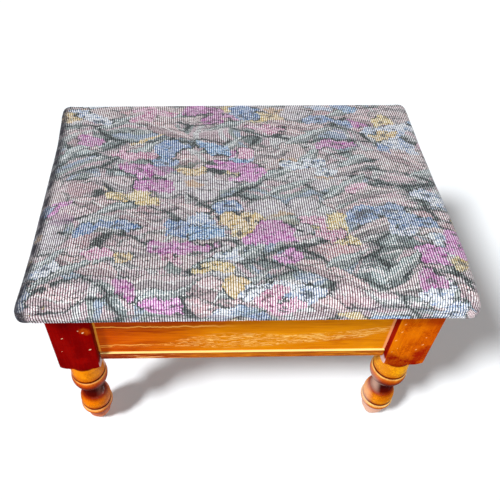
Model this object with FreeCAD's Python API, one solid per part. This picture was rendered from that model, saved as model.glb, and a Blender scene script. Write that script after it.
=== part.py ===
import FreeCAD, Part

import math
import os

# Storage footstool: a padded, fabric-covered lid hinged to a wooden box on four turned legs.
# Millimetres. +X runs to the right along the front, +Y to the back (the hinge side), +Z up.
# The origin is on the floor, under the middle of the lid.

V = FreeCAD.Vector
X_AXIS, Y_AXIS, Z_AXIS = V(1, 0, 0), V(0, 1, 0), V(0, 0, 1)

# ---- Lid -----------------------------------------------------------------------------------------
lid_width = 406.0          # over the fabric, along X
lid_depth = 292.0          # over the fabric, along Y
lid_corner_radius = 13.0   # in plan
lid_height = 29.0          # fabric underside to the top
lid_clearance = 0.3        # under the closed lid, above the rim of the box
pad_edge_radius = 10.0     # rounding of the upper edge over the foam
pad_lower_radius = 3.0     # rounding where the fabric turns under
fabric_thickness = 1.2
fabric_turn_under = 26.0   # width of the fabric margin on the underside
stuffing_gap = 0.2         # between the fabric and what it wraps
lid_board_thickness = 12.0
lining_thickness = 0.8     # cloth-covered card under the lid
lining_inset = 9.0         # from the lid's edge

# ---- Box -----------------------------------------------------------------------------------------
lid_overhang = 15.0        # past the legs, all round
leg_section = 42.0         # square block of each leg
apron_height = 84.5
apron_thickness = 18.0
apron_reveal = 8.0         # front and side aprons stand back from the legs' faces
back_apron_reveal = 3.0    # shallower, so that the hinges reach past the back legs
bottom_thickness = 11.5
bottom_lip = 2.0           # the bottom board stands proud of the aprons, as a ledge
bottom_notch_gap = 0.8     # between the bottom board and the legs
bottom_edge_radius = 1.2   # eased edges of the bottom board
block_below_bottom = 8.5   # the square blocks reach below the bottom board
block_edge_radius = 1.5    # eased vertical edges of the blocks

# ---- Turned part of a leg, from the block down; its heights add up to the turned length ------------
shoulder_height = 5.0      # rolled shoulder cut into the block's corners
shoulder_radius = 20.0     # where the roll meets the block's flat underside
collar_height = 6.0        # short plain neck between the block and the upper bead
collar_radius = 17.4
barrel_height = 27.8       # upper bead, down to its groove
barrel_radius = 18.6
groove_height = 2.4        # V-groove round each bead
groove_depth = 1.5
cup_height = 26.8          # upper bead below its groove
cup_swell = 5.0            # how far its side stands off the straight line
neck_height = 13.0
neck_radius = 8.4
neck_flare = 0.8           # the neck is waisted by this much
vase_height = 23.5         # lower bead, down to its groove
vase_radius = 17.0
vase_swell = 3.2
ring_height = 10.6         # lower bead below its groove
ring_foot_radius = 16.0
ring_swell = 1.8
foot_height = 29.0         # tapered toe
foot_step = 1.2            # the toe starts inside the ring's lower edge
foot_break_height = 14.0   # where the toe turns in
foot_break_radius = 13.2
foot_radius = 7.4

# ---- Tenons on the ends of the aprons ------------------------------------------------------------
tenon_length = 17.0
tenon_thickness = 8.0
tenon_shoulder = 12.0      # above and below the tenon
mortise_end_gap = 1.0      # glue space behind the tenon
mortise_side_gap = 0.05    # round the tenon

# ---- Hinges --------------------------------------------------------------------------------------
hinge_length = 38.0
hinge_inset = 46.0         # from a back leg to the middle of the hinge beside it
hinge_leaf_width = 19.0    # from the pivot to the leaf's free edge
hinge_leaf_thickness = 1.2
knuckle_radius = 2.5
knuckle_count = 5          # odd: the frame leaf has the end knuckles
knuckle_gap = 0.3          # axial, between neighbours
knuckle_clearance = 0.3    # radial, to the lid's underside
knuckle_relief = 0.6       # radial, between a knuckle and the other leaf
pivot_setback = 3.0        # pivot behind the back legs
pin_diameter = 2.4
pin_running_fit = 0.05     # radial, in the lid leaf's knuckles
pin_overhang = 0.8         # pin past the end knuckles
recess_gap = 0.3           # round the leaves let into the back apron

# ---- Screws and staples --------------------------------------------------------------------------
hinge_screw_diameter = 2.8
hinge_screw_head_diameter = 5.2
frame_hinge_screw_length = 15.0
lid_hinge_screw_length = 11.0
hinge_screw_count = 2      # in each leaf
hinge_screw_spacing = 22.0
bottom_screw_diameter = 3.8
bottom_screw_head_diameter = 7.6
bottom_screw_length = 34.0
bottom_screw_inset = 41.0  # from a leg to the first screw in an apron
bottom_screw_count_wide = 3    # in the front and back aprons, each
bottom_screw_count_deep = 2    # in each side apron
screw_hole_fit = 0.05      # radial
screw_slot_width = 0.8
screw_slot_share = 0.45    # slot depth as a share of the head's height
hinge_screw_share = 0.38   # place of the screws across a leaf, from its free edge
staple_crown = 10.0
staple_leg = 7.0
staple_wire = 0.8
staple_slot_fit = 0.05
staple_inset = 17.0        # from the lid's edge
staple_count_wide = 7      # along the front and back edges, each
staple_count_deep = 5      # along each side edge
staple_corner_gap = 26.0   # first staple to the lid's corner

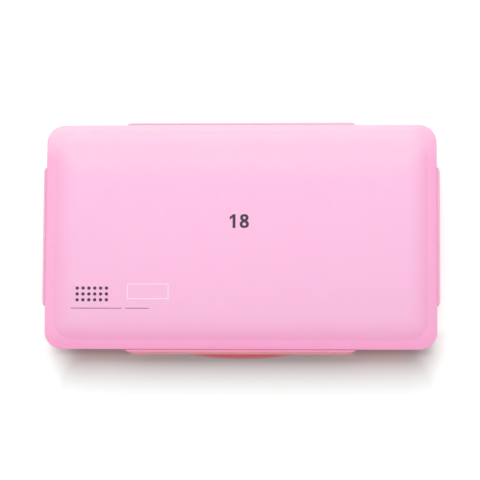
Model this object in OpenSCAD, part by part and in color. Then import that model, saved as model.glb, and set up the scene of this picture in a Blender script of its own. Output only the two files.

What is being asked ::
Return exactly what appears above, from the first line of the entries to the line with "X_AXIS, Y_AXIS, Z_AXIS", inclusive.

Correct result ::
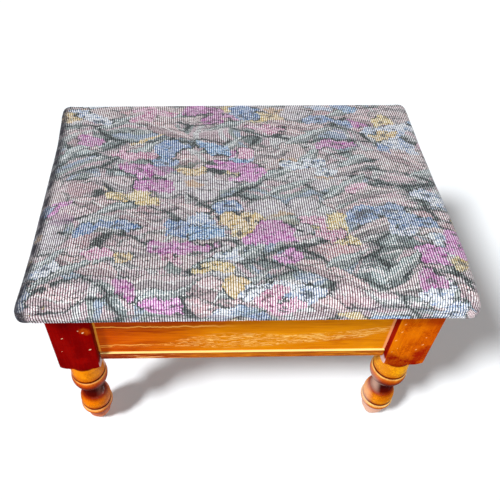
Model this object with FreeCAD's Python API, one solid per part. This picture was rendered from that model, saved as model.glb, and a Blender scene script. Write that script after it.
=== part.py ===
import FreeCAD, Part

import math
import os

# Storage footstool: a padded, fabric-covered lid hinged to a wooden box on four turned legs.
# Millimetres. +X runs to the right along the front, +Y to the back (the hinge side), +Z up.
# The origin is on the floor, under the middle of the lid.

V = FreeCAD.Vector
X_AXIS, Y_AXIS, Z_AXIS = V(1, 0, 0), V(0, 1, 0), V(0, 0, 1)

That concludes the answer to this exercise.